WHAT IS REQUIRED
Look for "this" in each line of the entries, and return the matching lines.

PROVIDED MATERIAL
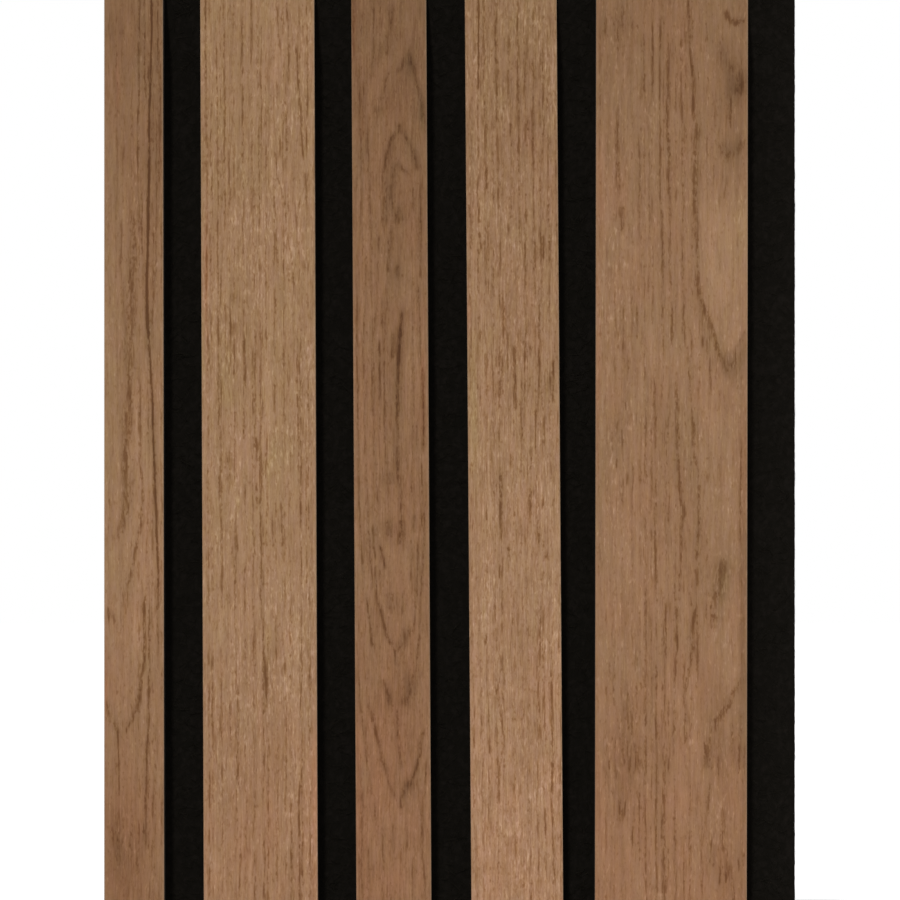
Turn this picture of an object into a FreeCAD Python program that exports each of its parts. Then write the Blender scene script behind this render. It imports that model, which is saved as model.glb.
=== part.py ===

---

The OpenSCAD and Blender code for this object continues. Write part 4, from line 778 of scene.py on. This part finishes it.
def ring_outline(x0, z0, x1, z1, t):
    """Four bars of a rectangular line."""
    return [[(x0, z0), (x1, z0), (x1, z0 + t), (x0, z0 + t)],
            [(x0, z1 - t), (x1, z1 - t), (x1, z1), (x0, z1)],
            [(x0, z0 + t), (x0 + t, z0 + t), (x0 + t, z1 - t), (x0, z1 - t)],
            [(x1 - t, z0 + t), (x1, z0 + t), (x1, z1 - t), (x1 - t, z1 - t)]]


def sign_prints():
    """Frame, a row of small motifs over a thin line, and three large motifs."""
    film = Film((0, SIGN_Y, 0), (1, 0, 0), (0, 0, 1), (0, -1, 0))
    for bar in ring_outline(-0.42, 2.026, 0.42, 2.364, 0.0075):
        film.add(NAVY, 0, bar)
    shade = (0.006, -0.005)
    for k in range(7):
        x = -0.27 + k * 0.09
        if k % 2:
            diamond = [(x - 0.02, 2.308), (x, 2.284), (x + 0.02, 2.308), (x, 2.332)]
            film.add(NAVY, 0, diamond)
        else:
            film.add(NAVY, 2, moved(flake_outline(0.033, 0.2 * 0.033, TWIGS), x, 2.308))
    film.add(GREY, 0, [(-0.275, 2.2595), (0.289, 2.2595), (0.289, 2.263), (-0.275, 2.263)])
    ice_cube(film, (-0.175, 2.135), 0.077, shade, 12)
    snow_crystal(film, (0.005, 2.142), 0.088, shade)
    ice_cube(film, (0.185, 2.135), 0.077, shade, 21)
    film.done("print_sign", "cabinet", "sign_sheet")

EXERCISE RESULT
Turn this picture of an object into a FreeCAD Python program that exports each of its parts. Then write the Blender scene script behind this render. It imports that model, which is saved as model.glb.
The OpenSCAD and Blender code for this object continues. Write part 4, from line 778 of scene.py on. This part finishes it.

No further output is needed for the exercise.